### Task goal
Give back, unchanged, the line with "obj.matrix_parent_inverse = Matrix.Identity(4)", the line with "obj.data.transform(obj.matrix_world)", and every line between them, and no other line.
--- begin Listed entries ---
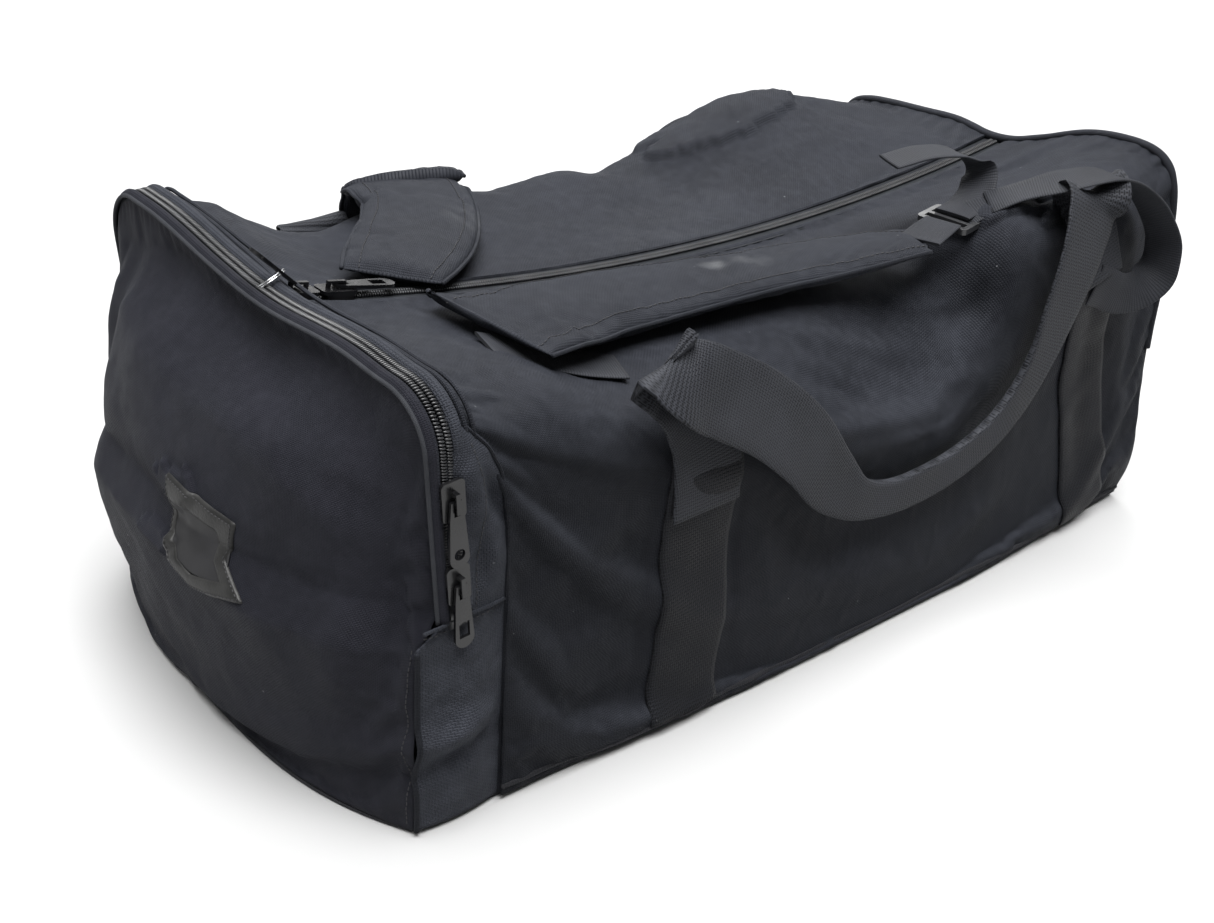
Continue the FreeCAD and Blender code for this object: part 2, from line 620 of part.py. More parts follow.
def make_front_adjuster():
    loop = [
        ((212, -166.0, 192), (0, 0, 1), (0, -1, 0), THIN_WEB_W, THIN_WEB_T),
        ((250, -169, 184), (0, 0.05, 1), (0, -1, 0.05), THIN_WEB_W, THIN_WEB_T),
        ((282, -174, 186), (0, 0.35, 1), (-0.2, -1, 0.35), THIN_WEB_W, THIN_WEB_T),
        ((299, -177, 200), (0.1, 0.8, 0.6), (-0.9, -0.1, 0.5), THIN_WEB_W, THIN_WEB_T),
        ((301, -175, 220), (0, 1, 0.2), (-1, 0, 0), THIN_WEB_W, THIN_WEB_T),
        ((286, -168, 241), (0, 1, 0), (-0.7, 0, -0.7), THIN_WEB_W, THIN_WEB_T),
        ((254, -161, 257), (0, 1, 0), (-0.2, 0, -1), THIN_WEB_W, THIN_WEB_T),
        ((204, -160, 263), (0, 1, 0), (0, 0, -1), THIN_WEB_W, THIN_WEB_T),
        ((168, -158, 258), (0, 1, 0), (0, 0, -1), THIN_WEB_W, THIN_WEB_T),
    ]
    put("front_adjuster_webbing", ribbon(loop))
    upper = [
        (on_top(152, -123, 18), (0, 1, 0), (0, 0, 1), 26, THIN_WEB_T),
        (on_top(136, -118, 12), (0, 1, 0), (0, 0, 1), 26, THIN_WEB_T),
    ]
    put("front_adjuster_end", ribbon(upper))


def make_rear_strap():
    rise = PAD_T / 2 + 5.6
    route = [
        (on_top(-219, 14, rise + 3), 56.0),
        (on_top(-180, 52, rise + 1), 70.0),
        (on_top(-150, 88, rise + 1), 74.0),
        (on_top(-136, 102, rise + 1), 74.0),
    ]
    put("rear_pad_top", ribbon(pad_stations(route, PAD_T)))
    anchor = [((-214, 34, top_z(-214, 34) + 1.5), (0.3, 1, 0.1), (0, 0, 1), 34, 1.4),
              ((-196, 42, top_z(-196, 42) + 1.5), (0.3, 1, 0.1), (0, 0, 1), 34, 1.4)]
    put("rear_strap_anchor", ribbon(anchor))
    y = HALF_WIDTH + 4.0 + PAD_T / 2
    drop = [
        ((-112, y - 1.0, 214), (1, 0, 0), (0, 1, 0), 82, PAD_T),
        ((-110, y + 1.5, 180), (1, 0, 0), (0, 1, 0), 76, PAD_T),
        ((-106, y + 1.5, 140), (1, 0, 0), (0, 1, 0), 58, PAD_T),
        ((-104, y + 0.5, 126), (1, 0, 0), (0, 1, 0), 48, PAD_T),
    ]
    put("rear_pad_drop", ribbon(drop))
    ladder = place(buckle_plate(), (-98, HALF_WIDTH + 5.0, 109), (0.3, 0, -1), (0, 1, 0))
    put("rear_buckle", ladder)
    run = [
        ((-78, HALF_WIDTH + 3.2, 100), (0.15, 0, 1), (0, 1, 0), THIN_WEB_W, THIN_WEB_T),
        ((60, HALF_WIDTH + 3.2, 74), (0.2, 0, 1), (0, 1, 0), THIN_WEB_W, THIN_WEB_T),
        ((140, HALF_WIDTH + 4.2, 60), (0.2, 0, 1), (0, 1, 0), THIN_WEB_W, THIN_WEB_T),
        ((285, HALF_WIDTH + 3.2, 34), (0.2, 0, 1), (0, 1, 0), THIN_WEB_W, THIN_WEB_T),
    ]
    put("rear_adjuster_webbing", ribbon(run))
    tail = [
        ((-96, HALF_WIDTH + 8.6, 96), (1, 0, 0.2), (0, 1, 0), 25, THIN_WEB_T),
        ((-90, HALF_WIDTH + 9.0, 64), (1, 0, 0.2), (0, 1, 0), 25, THIN_WEB_T),
        ((-80, HALF_WIDTH + 7.0, 30), (1, 0, 0.3), (0, 1, 0), 25, THIN_WEB_T),
    ]
    put("rear_strap_tail", ribbon(tail))


make_body()
make_bridges()
make_main_zip()
make_main_sliders()
make_end_zip()
make_end_sliders()
make_end_flap()
make_id_window()
make_handles()
make_front_strap()
make_front_adjuster()
make_rear_strap()

for name, shape in PARTS.items():
    shape.exportStep("parts/" + name + ".step")
print(len(PARTS), "nodes")
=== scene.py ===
import math

import bmesh
import bpy
import numpy as np
from mathutils import Matrix, Vector, noise
from mathutils.bvhtree import BVHTree


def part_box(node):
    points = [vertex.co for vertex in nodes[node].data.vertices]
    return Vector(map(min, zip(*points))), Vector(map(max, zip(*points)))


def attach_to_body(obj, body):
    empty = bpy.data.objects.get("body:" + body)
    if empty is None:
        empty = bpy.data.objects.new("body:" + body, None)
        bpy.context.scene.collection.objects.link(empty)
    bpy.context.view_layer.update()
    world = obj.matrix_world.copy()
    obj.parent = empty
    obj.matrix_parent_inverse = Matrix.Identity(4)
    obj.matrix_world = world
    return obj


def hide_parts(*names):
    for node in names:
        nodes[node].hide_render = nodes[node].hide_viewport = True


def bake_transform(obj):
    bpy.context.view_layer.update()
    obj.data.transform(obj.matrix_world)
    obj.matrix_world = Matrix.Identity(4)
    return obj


# Looks of the duffel bag. Tables are in millimetres on the frame's axes; meshes are made in metres.

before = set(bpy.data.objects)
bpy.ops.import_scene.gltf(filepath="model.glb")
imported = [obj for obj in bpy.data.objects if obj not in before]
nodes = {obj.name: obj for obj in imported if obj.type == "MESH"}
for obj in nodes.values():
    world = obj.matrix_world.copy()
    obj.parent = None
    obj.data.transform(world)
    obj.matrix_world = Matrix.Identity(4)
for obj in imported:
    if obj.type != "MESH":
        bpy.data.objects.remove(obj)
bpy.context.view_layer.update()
MM = 0.001

# ------------------------------------------------------------------ camera, lights, world

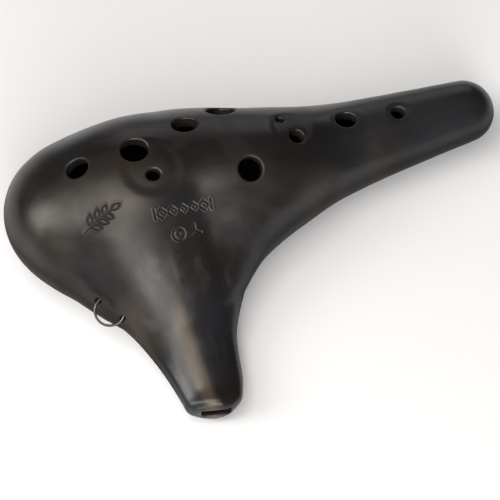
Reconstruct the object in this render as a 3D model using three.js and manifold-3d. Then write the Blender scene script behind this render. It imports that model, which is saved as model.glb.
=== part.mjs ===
// Twelve-hole alto ocarina in smoke-blackened, hand-burnished clay, lying on its belly.
// Millimetres. +Z is up, +X runs towards the tail and -Y towards the mouthpiece.
// The origin is the middle of the small flat on the belly that the ocarina rests on.
import * as THREE from 'three';
import { mergeVertices } from 'three/addons/utils/BufferGeometryUtils.js';
import Module from 'manifold-3d';

const wasm = await Module();
wasm.setup();

// ---------------------------------------------------------------- driving dimensions

// Sections of the chamber from lobe to tail. x and y place the middle of a section,
// under is the height of its underside, and wide and high are its half sizes.
const BODY_SECTIONS = [
	{ x: - 52.3, y: 6.5, under: 3.3, wide: 24.3, high: 21.1 },
	{ x: - 33, y: 3, under: 2.1, wide: 26.6, high: 23.6 },
	{ x: - 10, y: 6.7, under: 2.4, wide: 25.6, high: 23.2 },
	{ x: 16, y: 3.3, under: 2.1, wide: 24.5, high: 23.1 },
	{ x: 45, y: 6.5, under: 4.1, wide: 18.3, high: 17.6 },
	{ x: 71, y: 8.4, under: 6.5, wide: 14.8, high: 14.5 },
	{ x: 100.3, y: 10, under: 9.1, wide: 11.8, high: 11.8 }
];

// The same for the spout, from the player's lips into the chamber.
const SPOUT_SECTIONS = [
	{ x: - 22, y: - 80.5, under: 3, wide: 10, high: 6.6 },
	{ x: - 20.7, y: - 69.4, under: 3.9, wide: 12, high: 6 },
	{ x: - 22.3, y: - 49.2, under: 4.9, wide: 16.4, high: 7.4 },
	{ x: - 22.9, y: - 29.8, under: 6.1, wide: 23.8, high: 10 },
	{ x: - 25.4, y: - 10.5, under: 7.3, wide: 31.6, high: 14 },
	{ x: - 31.9, y: 11, under: 8.5, wide: 16.1, high: 17.5 }
];
const STEPS_PER_SECTION = 5;
const BLEND = 28.5; // reach of the soft fillet between body and spout
const WALL = 4.5;
const GAP = 0.3; // luting clearance between neighbouring pieces

// Shells and mouthpiece halves meet on one slanted parting plane through their widest line.
const PARTING_Z = 23.5; // its height at y = 0
const PARTING_TILT = Math.atan( 0.186 );
const NECK_Y = - 46; // where the mouthpiece is luted to the body
const TIP_Y = - 78.6; // end face that goes between the lips
const TIP_SKEW = THREE.MathUtils.degToRad( - 10 ); // the end face is cut a little askew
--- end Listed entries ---
### The response
    obj.matrix_parent_inverse = Matrix.Identity(4)
    obj.matrix_world = world
    return obj


def hide_parts(*names):
    for node in names:
        nodes[node].hide_render = nodes[node].hide_viewport = True


def bake_transform(obj):
    bpy.context.view_layer.update()
    obj.data.transform(obj.matrix_world)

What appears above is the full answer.